Find a café with a view of the harbour to enjoy your breakfast. Afterwards, visit Dam Square to see stately buildings such as the Nieuwe Kerk and the Royal Palace, then prepare yourself for a rapid change in atmosphere as you head east to De Wallen, the red-light district. As you can imagine, it’s a different place after dark, but even during the day you get a vivid sense of the complex take on social tolerance and approach to civil liberties that's been a mainstay of the city for centuries.
Wander south at your own pace, crossing photogenic canals to reach the less hectic area of Jordaan. Spend some time browsing the little boutiques of De 9 Straatjes, then carry on drifting southeast to take in the riotous colours of the Bloemenkmarkt. After lunch at a canal-side café, you should still have time to stop in at some of the interesting galleries and museums in the area. The Foam photography museum, located in a stunning canal house, is not the most obvious choice, but it’s one of the best. The Anne Frank House is also nearby.
However long you have in Amsterdam, you’ll probably want to start by taking in the sights of the Old Centre and the Jordaan area, criss-crossed with canals. You can do this by foot, but with two days to fill, it’s also very much worth hiring a bike.
In the evening, dine at a restaurant in Leidseplein and you’ll be within easy walking distance of a vast number of bars and clubs. Take your pick from expensive cocktail bars, clubs or a quieter drink at a traditional brown café (more like a local pub and so-called because of their interiors, which are stained brown from up to a few hundred years of smoke).
The next day, recover from the excesses of the previous night as you spend a quiet few hours browsing the Museum Quarter at your own pace. Take your pick from the main attractions here: the Stedelijk Museum, the Van Gogh Museum and the Rijksmuseum. Any one of these could fill hours, so doing more than two in a day is probably ambitious. Grab lunch at one of the museums’ excellent cafés, then catch the last rays of the sun as you wander through Vondelpark.
On your final evening, stay central with a bar crawl in Rembrandtplein. If you’re in the right frame of mind, you could also hang out in busy Dam Square, taking a detour to De Wallen to see what Amsterdam’s most notorious area, the red-light district, looks like after nightfall.
However, if you’re still feeling a bit fragile after the previous night and would prefer to have a more low-key evening, you could take in a film at one the city’s lovely independent cinemas such as EYE Film Institute, arthouse-style Filmtheater Kriterion, or the oldest cinema in the city, single-screen De Uitkijk. The latter dates from the 1920s and is known for its decadent velvet seats and accompanying table lamps.
Alternatively, get dressed up for a night at the Concertgebouw, where the splendour of the interior simply has to be seen to be believed. Make sure you plan though – concerts here sell out months in advance.
Days 1 and 2
Spend the first couple of days of your trip exploring the most well-trodden tourist paths in the Old Centre, Jordaan, the red-light district and the Museum Quarter. Yes, these places are obvious, and yes, they’re busy, but with good reason. Hire a bike to cover more ground. You’ll save time and will be able to fit in trips to excellent museums aside from the headliners, such as the Rembrandt Museum.

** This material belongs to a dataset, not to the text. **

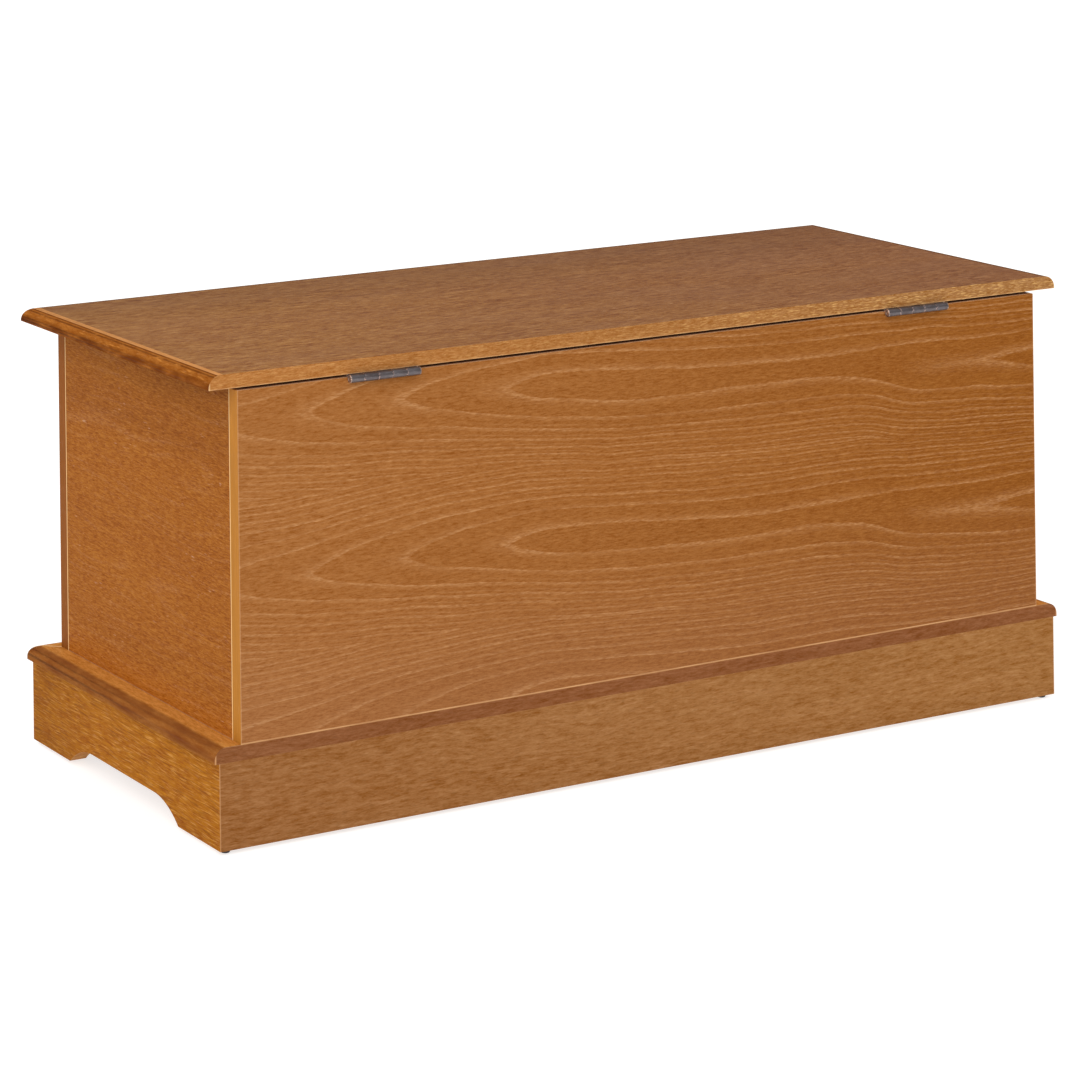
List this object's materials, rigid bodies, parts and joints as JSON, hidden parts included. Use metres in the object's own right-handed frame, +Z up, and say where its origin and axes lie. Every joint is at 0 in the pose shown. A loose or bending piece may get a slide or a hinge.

By now, you should have got your bearings, so this is as good a time as any to shop. Amsterdam has so much to buy that you can easily get carried away. De Pijp is a brilliant neighbourhood for independent boutiques, and is also home to Albert Cuypmarkt, the city’s largest market. Fill up on stroopwafels and other tasty treats as you browse for souvenirs. If you start to get thirsty from all that spending, take a trip to the nearby Heineken Experience. And in the evening, stick around in the area to experience its eclectic nightlife.
Time for a change of scenery. Take the ferry north, to NDSM wharf area, and get lost amid the gritty, graffiti-flecked landscape of the former shipyards, now favourite haunts for artists. Get lucky and your trip will coincide with IJ-Hallen, a vast flea market held here once a month. Otherwise, chill out in the local cafés or, if you’re feeling brave, head up to the observation deck of the soaring A’DAM tower. Its rooftop swing offers a unique perspective on the city.
Escape the city on a day trip. At the right time of year, the Keukenhof Gardens in Lisse are a must-see, but miss the fleeting spring window and they won’t be open. Cheese-lovers can stock up at the market in either Gouda or Alkmaar, both beautiful towns less than an hour away by train. Leiden, Rembrandt’s hometown, is another popular choice. Finally, Muiden’s splendid castle museum, Muiderslot, is ideal for a family-friendly trip.
Relax with a slow-paced day in the west of the city. The massive De Foodhallen indoor food market, in the Oud West area, is a feast for all the senses (though, admittedly, mostly taste). Intriguing events spaces nearby include De School, to the west, and Westergasfabriek to the north. Stay here late enough and these two buildings turn into nightclubs.
Weather permitting, a trip to Zandvoort Beach (half an hour by train from Amsterdam Centraal) is a glorious way to round off an Amsterdam visit. If you prefer to stay closer to the centre, though, use your final day to do a sweeping survey of some of Amsterdam’s quirkier museums. These include the likes of the KattenKabinet, dedicated to cats; the world’s only Houseboat Museum; and the utterly dazzling Our Lord in the Attic, an opulent Catholic church concealed within a 17th-century townhouse, a relic of the prohibition of Catholicism.